Yes re possible stasis, I am keeping a close eye. I am scatter feeding but need to put the food close to her for her to eat.
Thank you for replying
 
Yes correct in that they are the new bunnies. 5 was added last.
Sorry I didn’t answer about number one. She is an older bunny 8/9. She does get chased but not nearly as often as 4. She isn’t easily phased by things so doesn’t seem to affected by it all. Number 1 has a very strong bond with 2 and 3. She hasn’t shown any aggression towards the newcomers.
 
I think a camera would be a very useful investment as it is the only way you will get a true picture of what is going on.

Does most of the chasing occur around feeding times?

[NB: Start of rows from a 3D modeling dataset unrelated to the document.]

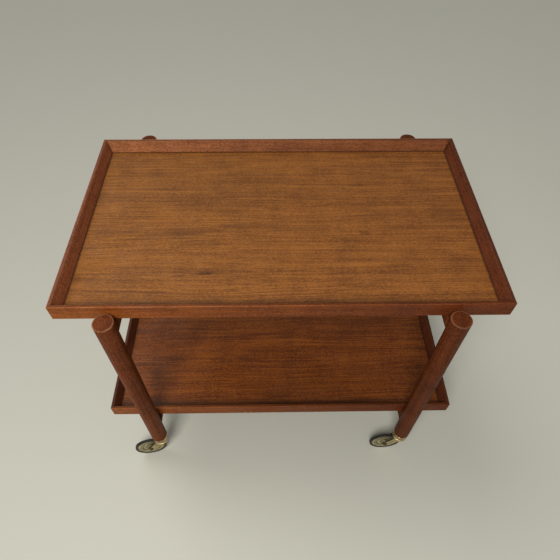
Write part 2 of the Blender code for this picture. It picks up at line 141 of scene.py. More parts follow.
def rounded(corners, radii, steps=5):
    """An outline whose corners become arcs, as points in the plane.

    An arc starts radius * tan(turn / 2) before its corner and swings through the angle between the
    two sides, about the point that is a radius to the inner side of its start.
    """
    corner = np.array(corners, float)
    radius = np.array(radii, float)
    arriving = corner - np.roll(corner, 1, axis=0)
    arriving /= np.linalg.norm(arriving, axis=1, keepdims=True)
    leaving = np.roll(arriving, -1, axis=0)
    cross = arriving[:, 0] * leaving[:, 1] - arriving[:, 1] * leaving[:, 0]
    turn = np.arctan2(cross, (arriving * leaving).sum(axis=1))
    start = corner - arriving * (radius * np.tan(abs(turn) / 2))[:, None]
    normal = np.stack([-arriving[:, 1], arriving[:, 0]], axis=1) * np.sign(turn)[:, None]
    angle = abs(turn)[:, None] * np.linspace(0, 1, steps + 1)
    ahead = radius[:, None] * np.sin(angle)
    aside = radius[:, None] * (1 - np.cos(angle))
    points = start[:, None] + arriving[:, None] * ahead[..., None] + normal[:, None] * aside[..., None]
    points = points.reshape(-1, 2)
    apart = np.linalg.norm(points - np.roll(points, 1, axis=0), axis=1) > 1e-6
    return points[apart]


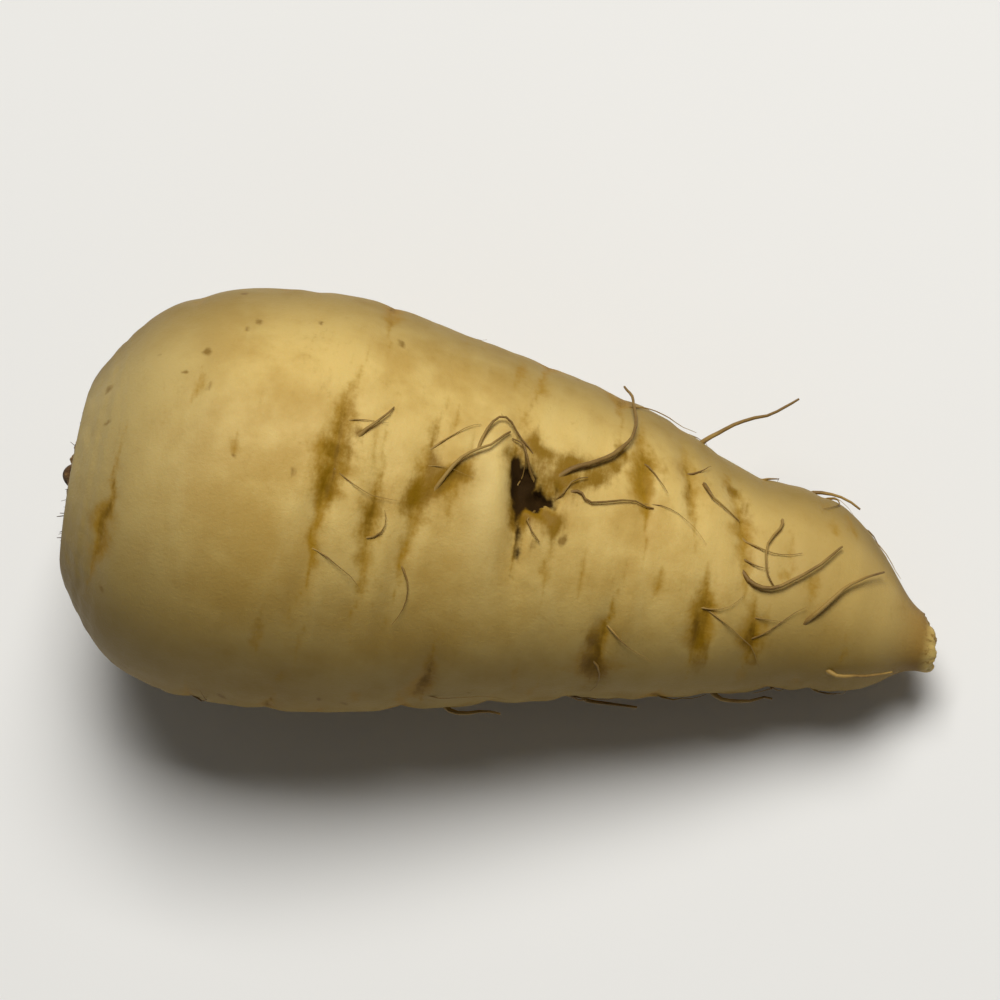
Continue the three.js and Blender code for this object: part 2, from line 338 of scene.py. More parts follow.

If the group associates seeing you as being indicative of the provision of food it will trigger displays of dominance. It is normal behaviour. What would be concerning is if the chasing goes on most of the time. That would not be a situation that I would be happy with. It would mean that the chasing has become bullying behaviour. That would necessitate considering dividing the group into two separate more compatible combinations.
 
Just to add that four weeks into a bond is quite early. Also a bond with five is going to be more challenging, especially when four of those five are female. Focus not only by who is being chased but also who is the main chaser? Is this always the same bunny? It's also important to determine, as Inspector Morse has said, whether this chasing occurs only at food time.
 
If bunny 4 is genuinely submissive I'd say thats a good thing. I Agree a camera is a good investment - I was looking at them recently & was surprised how inexpensive they are. It'd be really useful to know if 4 & 5 particularly share any nice moments. I've never bonded big groups - my trio took way long than any pair.I gave up on my quad as I felt deep down I couldn't trust them - felt they didn't want to be together. With my trio the bossy one would also cuddle, groom & share food with the submiissive one - we just had to wait for the nice behaviours to increase & the chasing to massively subside ....it never stopped completely. It is heartbreaking watching submissive bun having to work so hard for acceptance but sadly I think thats normal. I'd be super vigilant to see she is eating & pooping well & getting some positive interaction from the others. I really hope it works out for everybun

I bet your boy rabbit is very pleased with himself having 4 females 🤣
 
Just to add that four weeks into a bond is quite early. Also a bond with five is going to be more challenging, especially when four of those five are female. Focus not only by who is being chased but also who is the main chaser? Is this always the same bunny? It's also important to determine, as Inspector Morse has said, whether this chasing occurs only at food time.
Number 5 is definitely the main chaser. I don’t think the chasing just happens at food time. I can see activity in the run from my lounge window. There’s quite a lot of activity and chasing at dusk and feeding time is at 4.30. I find fur in the morning that wasn’t there the night before. In contrast It’s been a nice day today and they’ve been chilling in the sunshine together so it’s not all the time but I guess it’s also how each individual tolerates it.
 
I think a camera would be a very useful investment as it is the only way you will get a true picture of what is going on.

Does most of the chasing occur around feeding times? If the group associates seeing you as being indicative of the provision of food it will trigger displays of dominance. It is normal behaviour. What would be concerning is if the chasing goes on most of the time. That would not be a situation that I would be happy with. It would mean that the chasing has become bullying behaviour. That would necessitate considering dividing the group into two separate more compatible combinations.
Chasing does happen at feeding time but other times too. The camera idea is a good one. Thank you. I’m looking into it. I think without a camera I can’t really answer how much of the time is spent chasing. I think what worries me most is number 4s reaction. She seems much more worried by it.
 
Number 5 is definitely the main chaser. I don’t think the chasing just happens at food time. I can see activity in the run from my lounge window. There’s quite a lot of activity and chasing at dusk and feeding time is at 4.30. I find fur in the morning that wasn’t there the night before. In contrast It’s been a nice day today and they’ve been chilling in the sunshine together so it’s not all the time but I guess it’s also how each individual tolerates it.
If this doesn’t work and I need to take number 5 out, I think I will have to give up on finding her friends. I have tried really hard and this is bond number 9 or 10! So I have quite an investment in this working for her.
 
If this doesn’t work and I need to take number 5 out, I think I will have to give up on finding her friends. I have tried really hard and this is bond number 9 or 10! So I have quite an investment in this working for her.

I hope that given a bit more time things will eventually work out.
 
If #5 gets along with two bunnies, could you bond #4 and the remaining bunny, #1 ? Ithink another post suggested spliting them into two groups too.
 
Hi, trouble is bunnies 1,2 and 3 have been bonded for years and have a very close bond so I’m reluctant to separate.
 
I think as long as it is not affecting No 4 too much I would give it some more time. Chasing is fine and is sometimes due to excitement rather than anything else. It sounds as though there hasn't been any actual aggression and that the only bunny to be unhappy at the moment is No 4. I think if you can ensure that she is eating, it would be worthwhile waiting a little while before giving up. Perhaps think of different ways to give them food.